La forza dell’Europa nelle svolte della storia
Nei momenti decisivi della sua storia, l’Europa ha saputo rispondere con determinazione alle minacce esterne. La riconquista della Spagna e della Sicilia dagli Arabi, la battaglia di Lepanto nel 1571 contro l’Impero Ottomano, la resistenza al nazifascismo durante la Seconda guerra mondiale sono solo alcuni esempi in cui la coesione è stata la chiave per la sopravvivenza della civiltà europea. Oggi, la minaccia arriva da una Russia che sogna di ricostruire le proprie sfere d’influenza, proprio come fece nel secondo dopoguerra con l’Unione Sovietica. L’Ucraina è solo il primo tassello di un disegno che punta a riscrivere i confini europei secondo la logica della forza. Per questo, sostenere Kiev non è solo una questione di solidarietà, ma un investimento strategico per la sicurezza dell’intero continente. Ma non si tratta solo di un confronto militare: la disinformazione, la propaganda e la guerra ibrida sono strumenti che Mosca utilizza per seminare il dubbio e l’incertezza tra i cittadini europei. Alimentare il malcontento, infiltrare la politica con movimenti filorussi e sfruttare le fragilità economiche di alcuni paesi sono strategie mirate a dividere l’Europa dall’interno. Per questo, la resistenza deve essere non solo militare, ma anche culturale e politica.

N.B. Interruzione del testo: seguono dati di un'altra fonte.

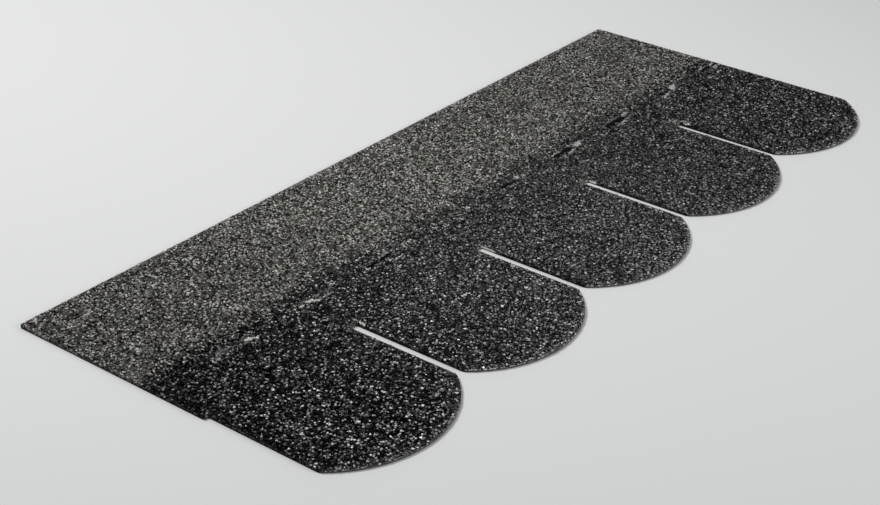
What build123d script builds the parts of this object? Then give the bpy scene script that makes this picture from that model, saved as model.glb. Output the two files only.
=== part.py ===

L’ora più buia: una nuova resistenza europea
Winston Churchill, riferendosi alla primavera-estate 1940, definì quel periodo come “l’ora più buia” per la Gran Bretagna, quando il Regno Unito rimase solo contro l’avanzata nazista. Oggi, l’Europa si trova in una situazione simile: se non dimostrerà unità e determinazione, il rischio è quello di una regressione storica in cui la sua voce sarà sempre più debole sulla scena mondiale. Dobbiamo far sentire il nostro sostegno al popolo ucraino, ma anche lanciare un messaggio chiaro a tutti: alla Russia di Putin, agli Stati Uniti di Trump, agli euroscettici di casa nostra. L’Europa non si piega di fronte alle minacce, né a quelle militari, né a quelle economiche. La nostra sicurezza non può dipendere dall’eventuale benevolenza di Washington o dai calcoli geopolitici del Cremlino. Serve una politica estera comune più incisiva, una difesa europea autonoma e un rinnovato senso di identità condivisa.
Un chiaro messaggio al mondo
Scendere in piazza per l’Europa significa affermare che il nostro progetto di unità non è un accidente della storia, ma la risposta più efficace alle sfide del nostro tempo. È un messaggio di resistenza e di speranza, perché senza un’Europa unita, libera e forte il nostro futuro sarà scritto da altri. Oggi, difendere l’Europa significa difendere la democrazia, la libertà e la dignità dei popoli. È un impegno che dobbiamo assumere senza esitazioni. Per questo, “Una piazza per l’Europa” del prossimo 15 marzo non è solo uno slogan, ma una chiamata all’azione: la battaglia per l’unità e la sicurezza europea si combatte non solo nei palazzi della politica, ma anche nelle piazze, nelle università, nei media e soprattutto nelle coscienze di ognuno di noi.